I found this book exciting and easy to read. The reason is that Webber connects the ethic and doctrine of the ancient Church to the postmodern world. The situations are quite similar. Webber, a conservative Baptist turned evangelical Episcopalian, argues that the history of the Church consists of different paradigms. Each paradigm is a different expression of the faith, relevant for the time, but inadequate for later generations. Thus, while reformation theology of Sola Scriptura was necessary to counteract the excesses of the later Middle Ages, for the postmodern (and for the early) Church it doesn't work very well (it has led to 1000s of denominations). Webber has some very helpful tables comparing beliefs of different paradigms.

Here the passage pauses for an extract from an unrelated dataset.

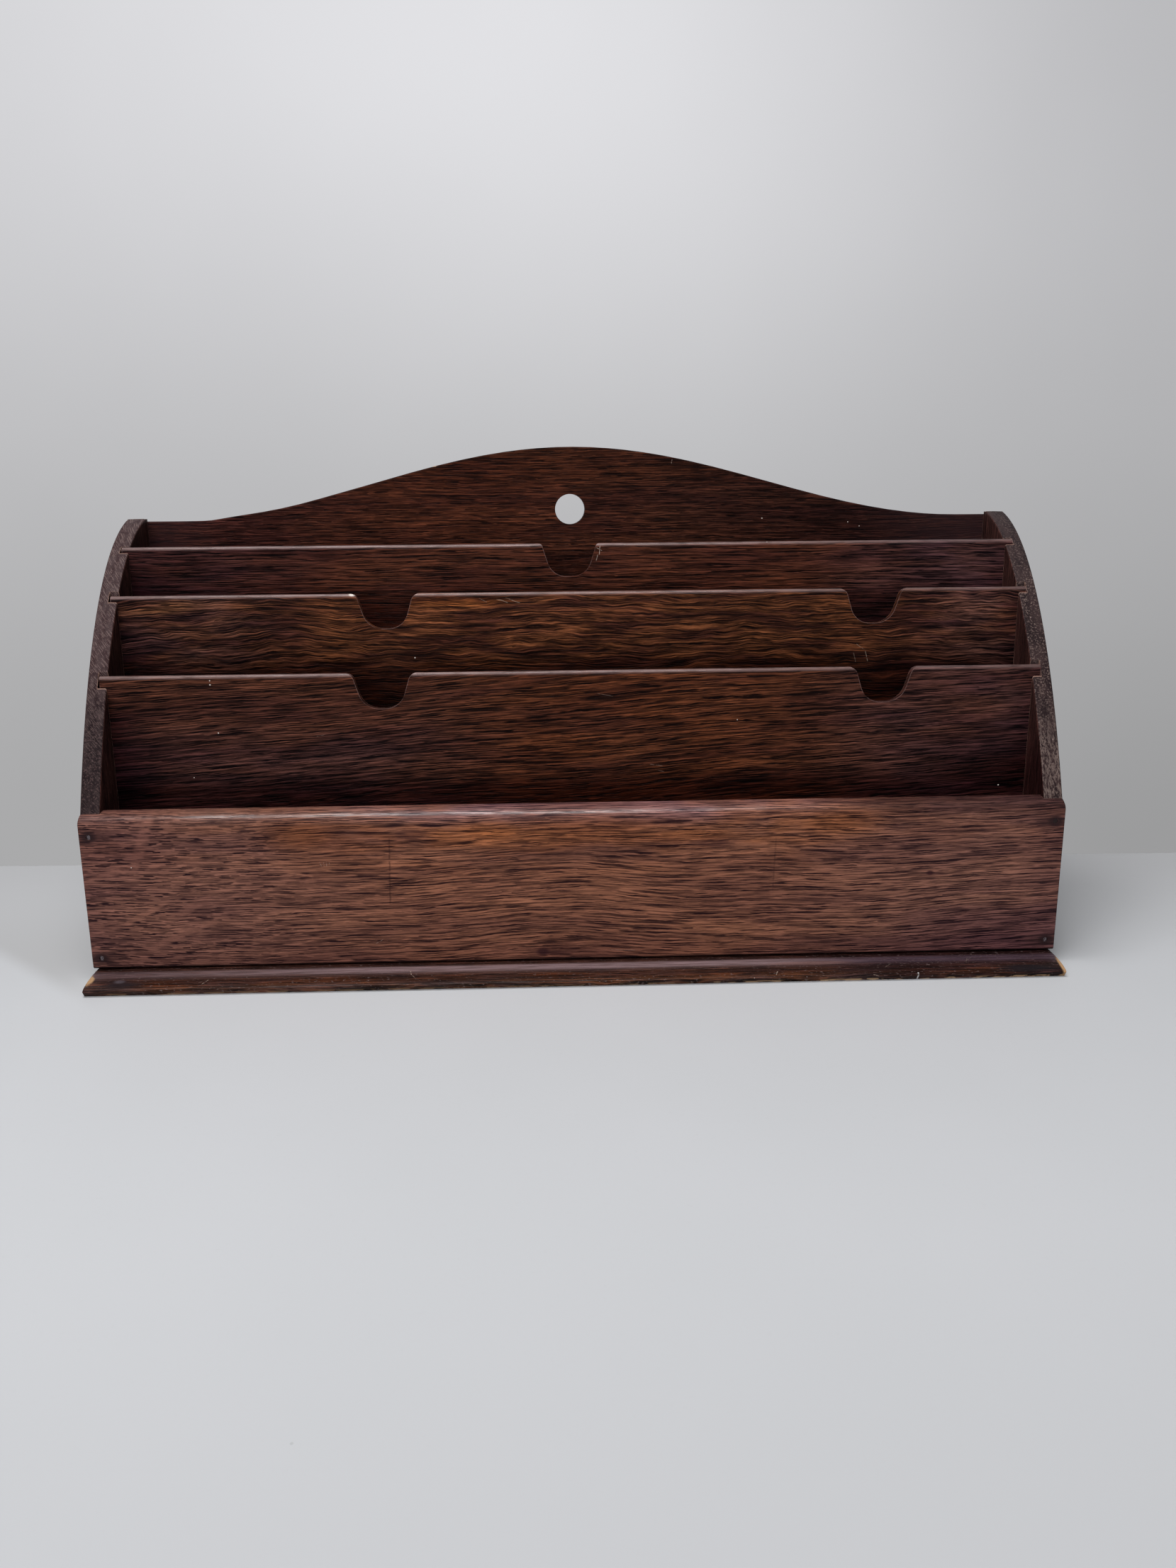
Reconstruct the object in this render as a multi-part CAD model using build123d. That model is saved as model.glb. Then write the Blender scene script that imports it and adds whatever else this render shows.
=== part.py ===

Webber correctly observes that postmodern people are more diverse, less concerned about minor doctrinal differences, and more symbolic. This coincides with new scientific theories that posit a dynamic, non-Newtonian universe. So how can we find authority and meaning? The answer is classical Christianity. Enlightenment rationalism doesn't work anymore, as relativity destroys any idea of objectivity, so theology must be done in the context of the Christian community, the Church, as it was in early Christianity. The Church provides the interpretive authority of the Bible through the creeds. However, this authority is broad, and is something that Catholics, Orthodox, and (most) Protestants share in common (see Vincent of Lerins' canon). As in the early Church, Jesus is the ultimate focal point of the Church, and apostolic tradition and the Bible point to him.

Webber makes use of the "Christus Victor" model of the Atonement. This is the predominant theory of the Atonement expounded by the early Church. This theory says that Jesus, in his Incarnation, death, resurrection, and teachings, conquered evil. It is holistic, rather than narrowing down "when" Christ saved us, such as at the Crucifixion. Thus there is room for unity and mystery in the doctrine, just as in the early Church.

Ultimately, as Modernity dies, Webber advocates a return to the early church of the Fathers. Thus the Church needs to be less individualistic, unified by the creeds, symbolic, sacramental, and arts oriented. However, Webber doesn't want postmodern values to *shape* the Church (e.g. when the Church is a business or side-show), but rather that the Church must be able to convey its basic truth in the postmodern world. Webber is simply advocating what many are already doing: rediscovering the riches of ancient Christianity, dismissed by many enlightenment-era Christians as "outdated" (liberals), or "irrelevant to faith" (fundamentalists). The era of Classical Christianity, when major doctrines were shaped, ethics were worked out, and the canon closed, is neither outdated nor irrelevant.